'''

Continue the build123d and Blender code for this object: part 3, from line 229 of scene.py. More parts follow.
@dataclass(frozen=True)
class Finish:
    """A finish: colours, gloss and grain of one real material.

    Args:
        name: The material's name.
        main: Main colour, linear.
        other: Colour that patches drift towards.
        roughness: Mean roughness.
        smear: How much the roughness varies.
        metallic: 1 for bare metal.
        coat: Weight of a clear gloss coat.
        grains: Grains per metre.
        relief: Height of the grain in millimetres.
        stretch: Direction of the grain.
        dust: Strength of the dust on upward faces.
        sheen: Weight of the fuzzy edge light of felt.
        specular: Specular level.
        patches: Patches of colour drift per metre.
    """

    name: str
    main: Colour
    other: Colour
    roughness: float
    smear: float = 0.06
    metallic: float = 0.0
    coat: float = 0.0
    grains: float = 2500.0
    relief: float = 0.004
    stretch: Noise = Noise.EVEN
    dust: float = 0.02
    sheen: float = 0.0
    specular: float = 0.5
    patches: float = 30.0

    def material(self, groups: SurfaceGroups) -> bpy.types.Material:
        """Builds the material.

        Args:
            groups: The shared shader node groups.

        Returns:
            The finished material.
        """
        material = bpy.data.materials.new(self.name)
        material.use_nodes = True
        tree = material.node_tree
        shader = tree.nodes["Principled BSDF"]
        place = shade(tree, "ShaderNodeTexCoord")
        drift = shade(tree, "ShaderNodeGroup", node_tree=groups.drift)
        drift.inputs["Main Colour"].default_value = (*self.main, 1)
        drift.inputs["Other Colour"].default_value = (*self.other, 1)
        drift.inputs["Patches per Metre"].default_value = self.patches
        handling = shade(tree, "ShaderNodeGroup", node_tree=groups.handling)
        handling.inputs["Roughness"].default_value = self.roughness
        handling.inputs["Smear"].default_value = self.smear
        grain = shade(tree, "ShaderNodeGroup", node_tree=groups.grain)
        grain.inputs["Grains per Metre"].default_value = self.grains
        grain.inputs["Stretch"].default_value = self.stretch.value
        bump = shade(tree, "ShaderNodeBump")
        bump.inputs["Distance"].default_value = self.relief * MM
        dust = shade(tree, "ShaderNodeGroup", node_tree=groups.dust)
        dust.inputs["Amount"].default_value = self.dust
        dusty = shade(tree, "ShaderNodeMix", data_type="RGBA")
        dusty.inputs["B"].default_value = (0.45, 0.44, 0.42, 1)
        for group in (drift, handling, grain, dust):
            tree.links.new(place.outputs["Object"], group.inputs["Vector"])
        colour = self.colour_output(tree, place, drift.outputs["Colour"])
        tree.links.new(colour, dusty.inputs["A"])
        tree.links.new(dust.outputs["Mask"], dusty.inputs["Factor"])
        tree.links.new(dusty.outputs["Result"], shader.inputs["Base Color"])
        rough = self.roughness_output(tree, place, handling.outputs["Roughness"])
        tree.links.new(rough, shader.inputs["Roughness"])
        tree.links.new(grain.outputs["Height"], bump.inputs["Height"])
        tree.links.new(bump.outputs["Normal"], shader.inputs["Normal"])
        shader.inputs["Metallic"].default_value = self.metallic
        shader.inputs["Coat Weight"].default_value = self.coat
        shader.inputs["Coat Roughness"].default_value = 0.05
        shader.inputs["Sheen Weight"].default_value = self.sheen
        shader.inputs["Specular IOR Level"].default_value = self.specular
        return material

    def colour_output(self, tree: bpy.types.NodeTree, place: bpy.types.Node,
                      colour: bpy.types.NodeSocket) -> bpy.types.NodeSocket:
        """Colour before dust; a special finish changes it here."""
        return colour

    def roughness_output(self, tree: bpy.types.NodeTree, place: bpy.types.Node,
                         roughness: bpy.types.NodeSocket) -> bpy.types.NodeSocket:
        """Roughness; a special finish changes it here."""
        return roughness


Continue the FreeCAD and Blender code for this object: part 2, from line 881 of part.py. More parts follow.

'''

**What you are asked to do**:
Please quote every record above exactly as it appears.

**Written answer**:
Continue the build123d and Blender code for this object: part 3, from line 229 of scene.py. More parts follow.
@dataclass(frozen=True)
class Finish:
    """A finish: colours, gloss and grain of one real material.

    Args:
        name: The material's name.
        main: Main colour, linear.
        other: Colour that patches drift towards.
        roughness: Mean roughness.
        smear: How much the roughness varies.
        metallic: 1 for bare metal.
        coat: Weight of a clear gloss coat.
        grains: Grains per metre.
        relief: Height of the grain in millimetres.
        stretch: Direction of the grain.
        dust: Strength of the dust on upward faces.
        sheen: Weight of the fuzzy edge light of felt.
        specular: Specular level.
        patches: Patches of colour drift per metre.
    """

    name: str
    main: Colour
    other: Colour
    roughness: float
    smear: float = 0.06
    metallic: float = 0.0
    coat: float = 0.0
    grains: float = 2500.0
    relief: float = 0.004
    stretch: Noise = Noise.EVEN
    dust: float = 0.02
    sheen: float = 0.0
    specular: float = 0.5
    patches: float = 30.0

    def material(self, groups: SurfaceGroups) -> bpy.types.Material:
        """Builds the material.

        Args:
            groups: The shared shader node groups.

        Returns:
            The finished material.
        """
        material = bpy.data.materials.new(self.name)
        material.use_nodes = True
        tree = material.node_tree
        shader = tree.nodes["Principled BSDF"]
        place = shade(tree, "ShaderNodeTexCoord")
        drift = shade(tree, "ShaderNodeGroup", node_tree=groups.drift)
        drift.inputs["Main Colour"].default_value = (*self.main, 1)
        drift.inputs["Other Colour"].default_value = (*self.other, 1)
        drift.inputs["Patches per Metre"].default_value = self.patches
        handling = shade(tree, "ShaderNodeGroup", node_tree=groups.handling)
        handling.inputs["Roughness"].default_value = self.roughness
        handling.inputs["Smear"].default_value = self.smear
        grain = shade(tree, "ShaderNodeGroup", node_tree=groups.grain)
        grain.inputs["Grains per Metre"].default_value = self.grains
        grain.inputs["Stretch"].default_value = self.stretch.value
        bump = shade(tree, "ShaderNodeBump")
        bump.inputs["Distance"].default_value = self.relief * MM
        dust = shade(tree, "ShaderNodeGroup", node_tree=groups.dust)
        dust.inputs["Amount"].default_value = self.dust
        dusty = shade(tree, "ShaderNodeMix", data_type="RGBA")
        dusty.inputs["B"].default_value = (0.45, 0.44, 0.42, 1)
        for group in (drift, handling, grain, dust):
            tree.links.new(place.outputs["Object"], group.inputs["Vector"])
        colour = self.colour_output(tree, place, drift.outputs["Colour"])
        tree.links.new(colour, dusty.inputs["A"])
        tree.links.new(dust.outputs["Mask"], dusty.inputs["Factor"])
        tree.links.new(dusty.outputs["Result"], shader.inputs["Base Color"])
        rough = self.roughness_output(tree, place, handling.outputs["Roughness"])
        tree.links.new(rough, shader.inputs["Roughness"])
        tree.links.new(grain.outputs["Height"], bump.inputs["Height"])
        tree.links.new(bump.outputs["Normal"], shader.inputs["Normal"])
        shader.inputs["Metallic"].default_value = self.metallic
        shader.inputs["Coat Weight"].default_value = self.coat
        shader.inputs["Coat Roughness"].default_value = 0.05
        shader.inputs["Sheen Weight"].default_value = self.sheen
        shader.inputs["Specular IOR Level"].default_value = self.specular
        return material

    def colour_output(self, tree: bpy.types.NodeTree, place: bpy.types.Node,
                      colour: bpy.types.NodeSocket) -> bpy.types.NodeSocket:
        """Colour before dust; a special finish changes it here."""
        return colour

    def roughness_output(self, tree: bpy.types.NodeTree, place: bpy.types.Node,
                         roughness: bpy.types.NodeSocket) -> bpy.types.NodeSocket:
        """Roughness; a special finish changes it here."""
        return roughness


Continue the FreeCAD and Blender code for this object: part 2, from line 881 of part.py. More parts follow.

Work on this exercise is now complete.